The rinse process never removes the soiling. It takes the combined action of the passage over the rough surface (a little elbow-grease, if you will), and the rinsing which accomplishes the "cleansing" of the stain. The deeper the stain, the longer it may need to be passed over the rough surface and dunked in the cleansing rinse water! God could apply some "miracle stain remover" in our lives, instantly taking away the stains of our sin, but I wonder if we'd really learn anything in the process? It is often in the "process" of experiencing the stain removal that we "connect" the action of the stain with the action of grace.
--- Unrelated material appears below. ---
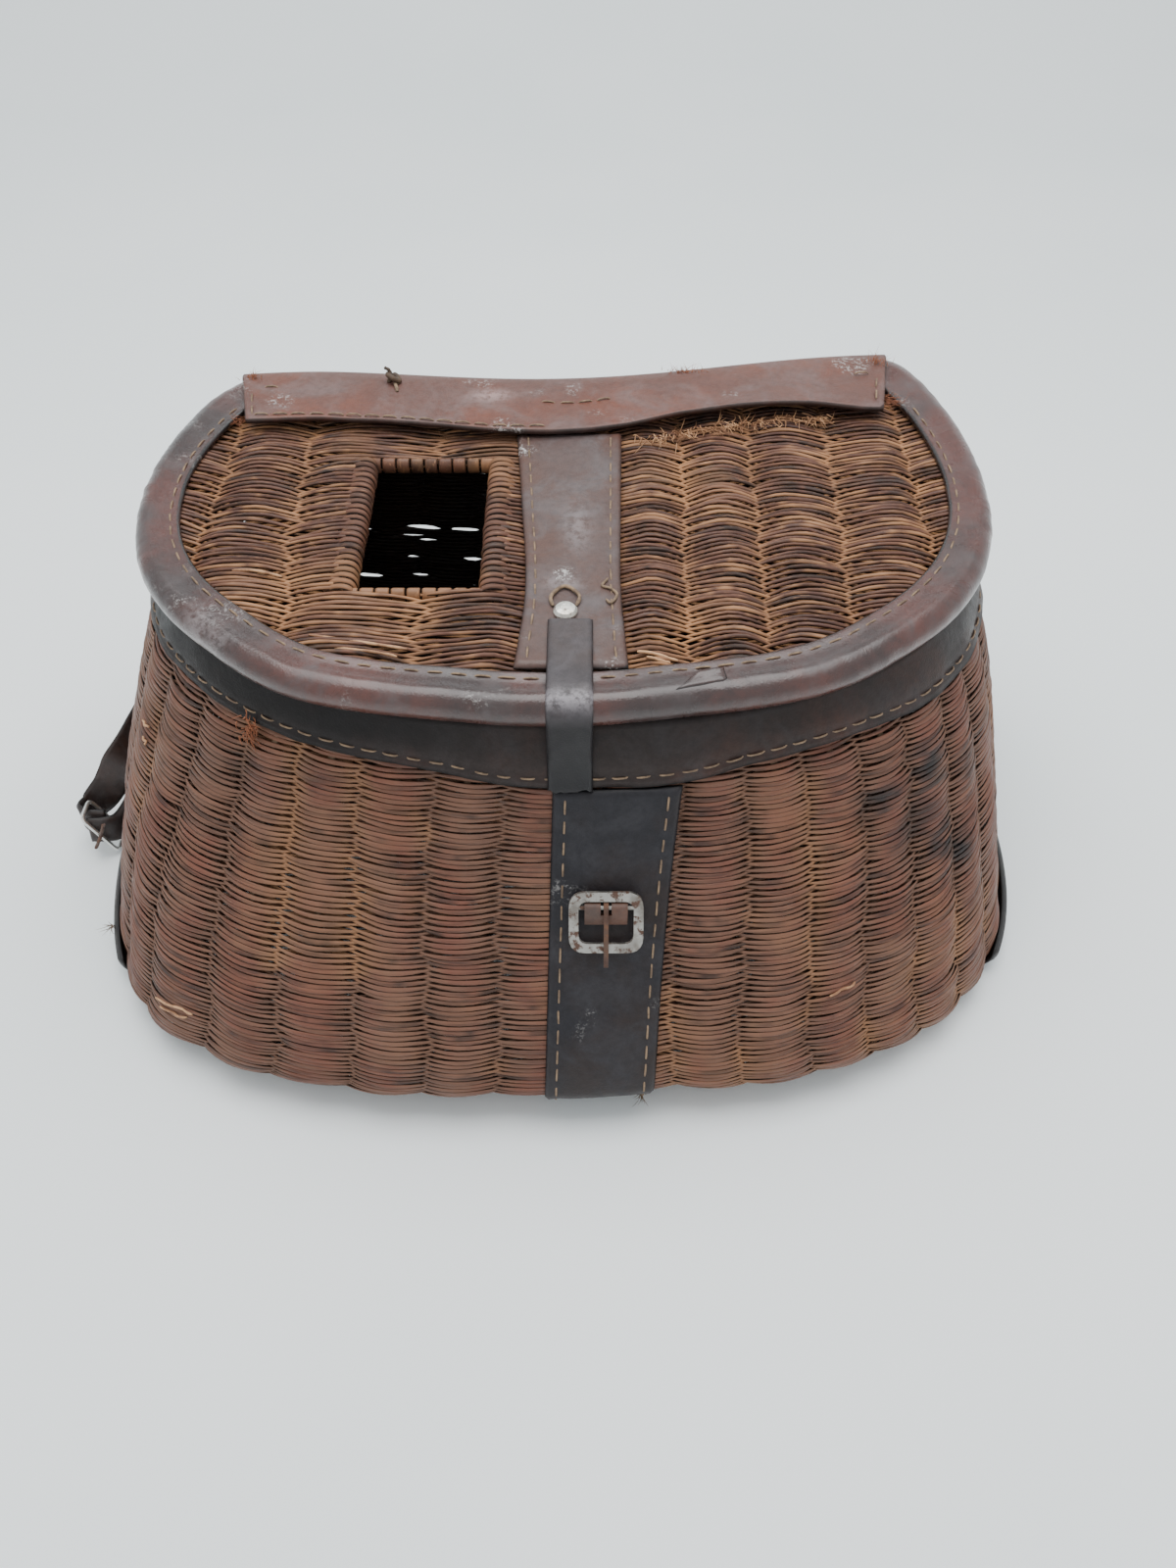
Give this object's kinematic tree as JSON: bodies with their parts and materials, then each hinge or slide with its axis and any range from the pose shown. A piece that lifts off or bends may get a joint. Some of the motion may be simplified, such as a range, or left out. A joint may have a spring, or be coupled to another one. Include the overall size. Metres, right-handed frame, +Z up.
{
  "type": "fishing creel bag",
  "caption": "D-shaped wicker fishing creel with a leather-bound hinged lid, square fish hole, front buckle band, latch strap and carrying strap.",
  "frame": {"origin": "middle of the base's underside, on the floor", "axes": "+X to the right as seen from the front, -Y out of the front with the buckle, +Z up"},
  "size_m": [0.4221, 0.2837, 0.1809],
  "materials": {
    "wicker_body": "old split willow, dull",
    "body_rim_band": "worn dark brown",
    "front_band": "worn near-black",
    "hinge_strip_body": "worn reddish brown",
    "lid_panel": "old split willow, dull",
    "lid_binding": "worn purple brown",
    "hinge_strip_lid": "worn reddish brown",
    "lid_band": "worn brown",
    "latch_strap": "worn slate",
    "latch_stud": "pitted nickel",
    "buckle_frame": "tarnished nickel",
    "buckle_chape": "worn brown",
    "buckle_prong": "rusted",
    "base_strip_left": "worn near-black",
    "base_strip_right": "worn near-black",
    "carry_strap_short": "worn dark brown",
    "carry_strap_long": "worn dark brown",
    "strap_buckle_frame": "bright nickel wire",
    "strap_buckle_prong": "dull steel"
  },
  "bodies": {
    "basket": {"wicker_body": "wicker_body", "body_rim_band": "body_rim_band", "front_band": "front_band", "hinge_strip_body": "hinge_strip_body", "buckle_frame": "buckle_frame", "buckle_chape": "buckle_chape", "base_strip_left": "base_strip_left", "base_strip_right": "base_strip_right", "carry_strap_short": "carry_strap_short", "carry_strap_long": "carry_strap_long", "strap_buckle_frame": "strap_buckle_frame", "strap_buckle_prong": "strap_buckle_prong"},
    "lid": {"lid_panel": "lid_panel", "lid_binding": "lid_binding", "lid_band": "lid_band", "hinge_strip_lid": "hinge_strip_lid", "latch_strap": "latch_strap", "latch_stud": "latch_stud"},
    "prong": {"buckle_prong": "buckle_prong"}
  },
  "joints": [
    {"name": "lid_hinge", "type": "hinge", "parent": "basket", "child": "lid", "pos_m": [0, 0.12157, 0.16559], "axis": [-0.9987, -0.0507, -0.0035], "range_deg": [0, 110]},
    {"name": "prong_hinge", "type": "hinge", "parent": "basket", "child": "prong", "pos_m": [0.01489, -0.10645, 0.09069], "axis": [-1, 0, 0], "range_deg": [0, 105]}
  ]
}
I often have to take extra time to remove a little spilled food or ground in dirt from our clothing. If I relied on the laundry detergent alone to remove them, I'd have only half-gone stains! It is like relying on my own efforts to remove the guilt and shame of my sin. I cannot put in some "detergent" and walk away. To expect the stain to be removed would be silly. So, why do we bring our "stains" to God and not expect there might be some "rough spots" in the stain removal?  Yep, God is all about grace - instant and extended. He is all about love - new today and ongoing tomorrow. He forgives instantly. He has the power to remove our "stains" with one quick and decisive action of his hand. But...I wonder if we'd be more inclined to get "stained" again by the same stuff if the stain removal process was always easy? Sometimes, I think we appreciate grace the most when we come to a comprehension of how "ingrained" our sin actually was!

So, if you are feeling like you are being "rubbed over the rocks" of God's grace at this very moment, rinsed in his pools of renewal, then you are exactly where God wants you. His hands are in the process of removing your "ingrained stain" of sin and shame - his eyes are keenly on the stain, seeing it begin to surface through the actions of his repeated passage of grace and renewal. In turn, you will be free, once and for all, from the stain which was "staring you down" at every turn! Just sayin!